The first two points should provide the Service Model, 3 & 4 provide the solution architecture, and the last for the abstract Platform Model.
For each layers (virtual machine model):
- define the purpose of each layer;
- define what functionality each layer should provide (what abstraction); and
- define how each facility in that layer operates in terms of facilities (mechanisms, e.g. API's) provided by the (next) lower layer.
Document above. Check whether:
- each functional component has all data available to operate;
- the processing time for each event/transaction is sufficiently limited;
- function interaction has acceptable (limited) bandwidth;
- the amount of detail is reasonably balanced.

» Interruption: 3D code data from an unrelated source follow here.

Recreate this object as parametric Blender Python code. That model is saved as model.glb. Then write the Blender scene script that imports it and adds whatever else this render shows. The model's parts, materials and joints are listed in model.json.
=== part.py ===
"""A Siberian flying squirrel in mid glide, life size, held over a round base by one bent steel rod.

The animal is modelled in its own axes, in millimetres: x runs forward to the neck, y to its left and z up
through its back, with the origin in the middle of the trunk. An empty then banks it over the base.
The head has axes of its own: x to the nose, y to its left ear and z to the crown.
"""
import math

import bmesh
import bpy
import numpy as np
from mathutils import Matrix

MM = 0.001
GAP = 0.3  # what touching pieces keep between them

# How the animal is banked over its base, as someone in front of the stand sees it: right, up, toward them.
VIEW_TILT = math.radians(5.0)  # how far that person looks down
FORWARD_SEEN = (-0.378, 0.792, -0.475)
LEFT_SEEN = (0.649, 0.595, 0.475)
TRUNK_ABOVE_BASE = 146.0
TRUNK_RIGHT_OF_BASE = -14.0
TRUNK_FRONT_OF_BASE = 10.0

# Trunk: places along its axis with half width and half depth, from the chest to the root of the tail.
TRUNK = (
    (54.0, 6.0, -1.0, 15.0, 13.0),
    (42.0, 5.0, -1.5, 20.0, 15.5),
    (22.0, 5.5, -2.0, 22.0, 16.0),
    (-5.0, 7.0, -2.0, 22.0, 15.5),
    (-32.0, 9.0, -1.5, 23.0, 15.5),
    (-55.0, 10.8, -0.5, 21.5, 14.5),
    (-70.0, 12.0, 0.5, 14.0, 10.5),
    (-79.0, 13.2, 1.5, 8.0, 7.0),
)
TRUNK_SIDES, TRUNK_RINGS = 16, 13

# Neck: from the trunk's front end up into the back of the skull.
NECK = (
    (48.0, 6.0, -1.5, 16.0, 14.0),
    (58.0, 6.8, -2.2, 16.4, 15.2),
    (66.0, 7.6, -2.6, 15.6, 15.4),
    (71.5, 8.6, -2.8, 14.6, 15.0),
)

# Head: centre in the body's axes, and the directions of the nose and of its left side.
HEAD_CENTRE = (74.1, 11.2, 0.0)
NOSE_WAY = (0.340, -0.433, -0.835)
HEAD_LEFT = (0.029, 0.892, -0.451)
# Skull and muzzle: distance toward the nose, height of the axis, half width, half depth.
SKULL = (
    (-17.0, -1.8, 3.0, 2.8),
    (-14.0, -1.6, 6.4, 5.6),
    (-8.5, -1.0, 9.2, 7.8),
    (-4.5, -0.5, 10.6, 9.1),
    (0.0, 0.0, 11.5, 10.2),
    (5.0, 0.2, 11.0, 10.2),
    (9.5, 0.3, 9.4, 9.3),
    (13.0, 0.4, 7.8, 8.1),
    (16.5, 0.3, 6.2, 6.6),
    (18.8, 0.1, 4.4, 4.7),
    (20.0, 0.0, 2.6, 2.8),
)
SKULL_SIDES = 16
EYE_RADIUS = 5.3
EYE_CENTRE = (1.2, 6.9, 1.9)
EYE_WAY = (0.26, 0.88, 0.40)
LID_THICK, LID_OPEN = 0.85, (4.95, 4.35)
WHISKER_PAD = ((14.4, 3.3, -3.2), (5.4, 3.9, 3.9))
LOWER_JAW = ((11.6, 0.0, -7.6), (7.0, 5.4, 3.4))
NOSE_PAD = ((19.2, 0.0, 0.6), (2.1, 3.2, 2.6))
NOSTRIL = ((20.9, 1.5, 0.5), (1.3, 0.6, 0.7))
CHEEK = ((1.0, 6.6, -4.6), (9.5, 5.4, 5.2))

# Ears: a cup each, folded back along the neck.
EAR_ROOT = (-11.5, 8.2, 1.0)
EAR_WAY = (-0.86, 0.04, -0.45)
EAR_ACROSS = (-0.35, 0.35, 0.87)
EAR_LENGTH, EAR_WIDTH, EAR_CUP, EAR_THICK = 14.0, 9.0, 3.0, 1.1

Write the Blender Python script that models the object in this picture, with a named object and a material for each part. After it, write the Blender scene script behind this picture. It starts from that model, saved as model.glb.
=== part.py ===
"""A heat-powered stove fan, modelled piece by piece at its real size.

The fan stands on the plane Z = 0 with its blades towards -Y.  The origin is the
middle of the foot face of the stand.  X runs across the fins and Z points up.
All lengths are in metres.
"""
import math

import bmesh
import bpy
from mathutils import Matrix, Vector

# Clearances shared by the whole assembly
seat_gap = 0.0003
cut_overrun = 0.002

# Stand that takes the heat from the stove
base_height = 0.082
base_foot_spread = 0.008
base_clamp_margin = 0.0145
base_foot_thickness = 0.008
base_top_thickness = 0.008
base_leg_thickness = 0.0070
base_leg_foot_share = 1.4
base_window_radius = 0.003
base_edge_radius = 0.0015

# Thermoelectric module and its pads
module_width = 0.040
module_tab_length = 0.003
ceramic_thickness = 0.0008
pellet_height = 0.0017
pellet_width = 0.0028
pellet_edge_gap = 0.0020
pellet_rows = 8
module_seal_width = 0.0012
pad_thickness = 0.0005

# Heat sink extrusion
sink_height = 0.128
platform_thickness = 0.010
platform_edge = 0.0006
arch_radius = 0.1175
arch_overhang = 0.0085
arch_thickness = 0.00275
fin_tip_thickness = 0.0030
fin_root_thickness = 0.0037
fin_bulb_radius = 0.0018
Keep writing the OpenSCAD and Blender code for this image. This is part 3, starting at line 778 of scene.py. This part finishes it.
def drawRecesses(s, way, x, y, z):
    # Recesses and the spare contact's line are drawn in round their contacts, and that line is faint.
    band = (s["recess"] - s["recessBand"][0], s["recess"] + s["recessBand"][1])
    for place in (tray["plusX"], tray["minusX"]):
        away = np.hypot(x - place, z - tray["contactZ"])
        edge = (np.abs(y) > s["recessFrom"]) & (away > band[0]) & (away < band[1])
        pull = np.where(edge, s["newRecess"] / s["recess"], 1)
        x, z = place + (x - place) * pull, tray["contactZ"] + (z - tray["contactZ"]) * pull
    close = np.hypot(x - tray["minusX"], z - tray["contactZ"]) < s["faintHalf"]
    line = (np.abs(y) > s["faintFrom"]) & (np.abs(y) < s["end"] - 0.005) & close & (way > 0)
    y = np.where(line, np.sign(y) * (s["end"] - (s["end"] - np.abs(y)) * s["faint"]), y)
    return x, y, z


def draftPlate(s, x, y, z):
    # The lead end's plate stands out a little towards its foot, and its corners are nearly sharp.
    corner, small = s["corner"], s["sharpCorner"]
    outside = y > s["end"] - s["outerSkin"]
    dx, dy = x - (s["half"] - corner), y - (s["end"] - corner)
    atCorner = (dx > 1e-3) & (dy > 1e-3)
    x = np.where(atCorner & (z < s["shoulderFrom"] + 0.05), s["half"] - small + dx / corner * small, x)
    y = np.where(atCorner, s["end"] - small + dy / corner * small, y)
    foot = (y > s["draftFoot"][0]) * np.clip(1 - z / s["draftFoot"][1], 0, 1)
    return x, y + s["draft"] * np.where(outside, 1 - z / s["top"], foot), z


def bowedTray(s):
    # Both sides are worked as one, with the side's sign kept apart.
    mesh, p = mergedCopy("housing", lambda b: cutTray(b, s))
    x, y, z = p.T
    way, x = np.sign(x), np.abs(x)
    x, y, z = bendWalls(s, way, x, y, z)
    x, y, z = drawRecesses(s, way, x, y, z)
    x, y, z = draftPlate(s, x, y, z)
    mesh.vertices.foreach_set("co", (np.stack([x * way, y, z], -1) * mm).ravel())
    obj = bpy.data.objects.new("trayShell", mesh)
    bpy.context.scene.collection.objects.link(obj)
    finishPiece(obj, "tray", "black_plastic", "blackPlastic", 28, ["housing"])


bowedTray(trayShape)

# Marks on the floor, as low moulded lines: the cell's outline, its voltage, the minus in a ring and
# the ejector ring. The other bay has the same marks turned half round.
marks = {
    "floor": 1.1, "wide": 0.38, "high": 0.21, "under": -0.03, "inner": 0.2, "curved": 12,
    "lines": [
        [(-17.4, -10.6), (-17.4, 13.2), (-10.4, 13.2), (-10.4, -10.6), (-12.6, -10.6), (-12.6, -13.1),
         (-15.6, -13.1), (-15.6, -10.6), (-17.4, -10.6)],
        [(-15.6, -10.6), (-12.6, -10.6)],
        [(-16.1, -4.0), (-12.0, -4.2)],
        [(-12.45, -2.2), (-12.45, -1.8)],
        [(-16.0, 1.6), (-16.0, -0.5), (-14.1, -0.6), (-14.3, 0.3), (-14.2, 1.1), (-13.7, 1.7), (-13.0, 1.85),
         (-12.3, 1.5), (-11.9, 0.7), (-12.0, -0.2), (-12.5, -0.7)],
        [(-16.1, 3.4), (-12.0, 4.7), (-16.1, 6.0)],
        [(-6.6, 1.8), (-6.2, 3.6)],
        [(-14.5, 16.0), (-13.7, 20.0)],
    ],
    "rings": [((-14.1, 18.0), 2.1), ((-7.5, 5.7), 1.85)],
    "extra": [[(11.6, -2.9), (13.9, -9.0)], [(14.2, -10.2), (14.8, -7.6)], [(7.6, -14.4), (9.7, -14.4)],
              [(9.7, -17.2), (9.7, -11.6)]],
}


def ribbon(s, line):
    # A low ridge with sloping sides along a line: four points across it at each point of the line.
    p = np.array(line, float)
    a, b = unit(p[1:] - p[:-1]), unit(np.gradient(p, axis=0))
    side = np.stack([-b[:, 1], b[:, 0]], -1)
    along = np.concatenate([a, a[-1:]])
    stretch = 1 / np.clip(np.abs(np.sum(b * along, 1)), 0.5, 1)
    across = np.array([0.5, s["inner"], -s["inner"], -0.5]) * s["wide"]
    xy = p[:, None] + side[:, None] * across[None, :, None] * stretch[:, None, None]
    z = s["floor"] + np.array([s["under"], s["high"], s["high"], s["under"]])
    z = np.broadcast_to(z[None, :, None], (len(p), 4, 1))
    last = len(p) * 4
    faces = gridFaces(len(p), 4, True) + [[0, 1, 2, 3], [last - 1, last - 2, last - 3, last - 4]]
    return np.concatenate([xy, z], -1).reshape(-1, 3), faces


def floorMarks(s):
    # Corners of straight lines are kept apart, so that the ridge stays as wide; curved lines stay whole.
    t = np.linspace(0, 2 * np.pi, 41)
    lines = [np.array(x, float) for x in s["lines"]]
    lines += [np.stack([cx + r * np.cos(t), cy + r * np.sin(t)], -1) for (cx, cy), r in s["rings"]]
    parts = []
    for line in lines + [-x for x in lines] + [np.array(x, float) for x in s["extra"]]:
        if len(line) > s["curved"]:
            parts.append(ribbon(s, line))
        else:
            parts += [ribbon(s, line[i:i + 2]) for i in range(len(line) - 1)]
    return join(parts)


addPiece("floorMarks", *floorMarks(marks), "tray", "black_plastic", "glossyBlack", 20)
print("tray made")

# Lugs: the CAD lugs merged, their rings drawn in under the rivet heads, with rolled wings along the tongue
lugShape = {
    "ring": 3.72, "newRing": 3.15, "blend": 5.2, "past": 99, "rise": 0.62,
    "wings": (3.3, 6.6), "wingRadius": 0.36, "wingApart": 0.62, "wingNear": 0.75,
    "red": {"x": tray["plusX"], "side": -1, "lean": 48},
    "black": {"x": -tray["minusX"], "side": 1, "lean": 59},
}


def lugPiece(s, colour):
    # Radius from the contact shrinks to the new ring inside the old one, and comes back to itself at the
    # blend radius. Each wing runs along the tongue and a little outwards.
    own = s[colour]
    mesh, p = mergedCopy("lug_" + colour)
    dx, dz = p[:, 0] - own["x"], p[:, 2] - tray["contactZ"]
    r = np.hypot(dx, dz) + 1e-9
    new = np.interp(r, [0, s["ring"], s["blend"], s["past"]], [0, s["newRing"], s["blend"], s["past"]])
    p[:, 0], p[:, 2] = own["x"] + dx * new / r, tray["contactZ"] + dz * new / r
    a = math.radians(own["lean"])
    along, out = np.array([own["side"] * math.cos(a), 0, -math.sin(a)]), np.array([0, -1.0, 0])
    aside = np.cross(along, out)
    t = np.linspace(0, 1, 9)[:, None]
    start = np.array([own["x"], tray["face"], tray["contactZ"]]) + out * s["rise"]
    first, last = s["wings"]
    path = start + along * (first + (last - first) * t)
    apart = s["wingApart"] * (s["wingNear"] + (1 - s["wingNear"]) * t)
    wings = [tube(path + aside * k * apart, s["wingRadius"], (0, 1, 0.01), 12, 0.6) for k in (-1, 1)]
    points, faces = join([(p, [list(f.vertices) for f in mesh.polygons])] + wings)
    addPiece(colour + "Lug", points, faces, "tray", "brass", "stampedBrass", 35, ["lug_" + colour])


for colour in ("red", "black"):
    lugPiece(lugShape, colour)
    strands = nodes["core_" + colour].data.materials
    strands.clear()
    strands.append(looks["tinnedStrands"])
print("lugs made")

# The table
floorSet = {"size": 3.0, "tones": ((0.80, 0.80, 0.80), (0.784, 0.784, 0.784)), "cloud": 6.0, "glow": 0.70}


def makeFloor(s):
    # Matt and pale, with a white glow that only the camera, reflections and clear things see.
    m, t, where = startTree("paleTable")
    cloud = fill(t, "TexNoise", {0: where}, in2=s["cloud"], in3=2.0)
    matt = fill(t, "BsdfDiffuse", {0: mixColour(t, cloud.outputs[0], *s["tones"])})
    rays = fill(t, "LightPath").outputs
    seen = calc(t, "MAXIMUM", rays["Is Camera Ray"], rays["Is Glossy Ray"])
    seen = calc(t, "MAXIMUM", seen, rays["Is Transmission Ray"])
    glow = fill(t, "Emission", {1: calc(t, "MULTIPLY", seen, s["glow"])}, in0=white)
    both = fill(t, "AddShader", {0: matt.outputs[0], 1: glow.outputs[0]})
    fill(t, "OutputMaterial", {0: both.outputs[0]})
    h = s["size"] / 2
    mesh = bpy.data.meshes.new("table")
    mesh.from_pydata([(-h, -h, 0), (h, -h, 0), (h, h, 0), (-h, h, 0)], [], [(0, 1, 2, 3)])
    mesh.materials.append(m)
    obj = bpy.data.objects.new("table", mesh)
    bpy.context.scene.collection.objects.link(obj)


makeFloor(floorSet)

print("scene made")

See above sections on Architecture (e.g. Composition-Criteria on interfaces).
Investigate in more detail:
- Start identifying the bottlenecks in the system, e.g. complex processing, high bandwidth interfaces, massive data look-up, etc.
- For each bottleneck try to do at least a feasibility study, modeling or a simulation, or ultimately a prototype.
- Look for (sub)function commonality. Hide data, use abstract operations.
The Architectural Design is finished when:
- the system is fully modeled;
- all major events/transactions/data structures/functions have been identified (not fully elaborated, but sufficiently to show feasibility);
- risky/critical/vague areas sufficiently investigated (no problems foreseen);
- documentation is finished.
Note: Be aware that automating/mechanising a system affects/changes the problem.